Tory Sampson and Rachel Mayberry have a new publication in Language

Graduate student Tory Sampson and faculty member Rachel Mayberry have a new publication in Language, titled “An Emerging SELF: The Copula Cycle in American Sign Language.” The abstract is as follows:

We question the commonly accepted assumption that American Sign Language (ASL) has no overt copula. We present evidence that one of the functions of the sign self in present-day ASL is as a copula. This sign evolved into its current function by way of a grammaticalization process called the ‘copula cycle’ (Katz 1996). The copula cycle consists of a deictic item transforming into a demonstrative pronoun and then into a copula by means of a series of syntactic reanalyses.

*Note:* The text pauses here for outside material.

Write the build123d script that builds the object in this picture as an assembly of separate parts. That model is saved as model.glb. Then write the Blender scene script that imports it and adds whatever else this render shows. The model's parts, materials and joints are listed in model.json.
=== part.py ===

We present corpus evidence from Old French Sign Language (LSF) in the 1850s, Old ASL in the 1910s, and present-day ASL dating to the 2000s and the late 2010s, and with these data analyze ASL examples of syntactic structures outlined by Li and Thompson (1977) that led to the increased use of self as a copula. We also find that self, which is not generally regarded as a pointing sign, follows the grammaticalization scheme for pointing signs outlined by Pfau and Steinbach (2006), indicating that the scheme may be used for signs that are derived from demonstratives. Ultimately, we conclude that ASL undergoes the same grammaticalization processes as spoken languages.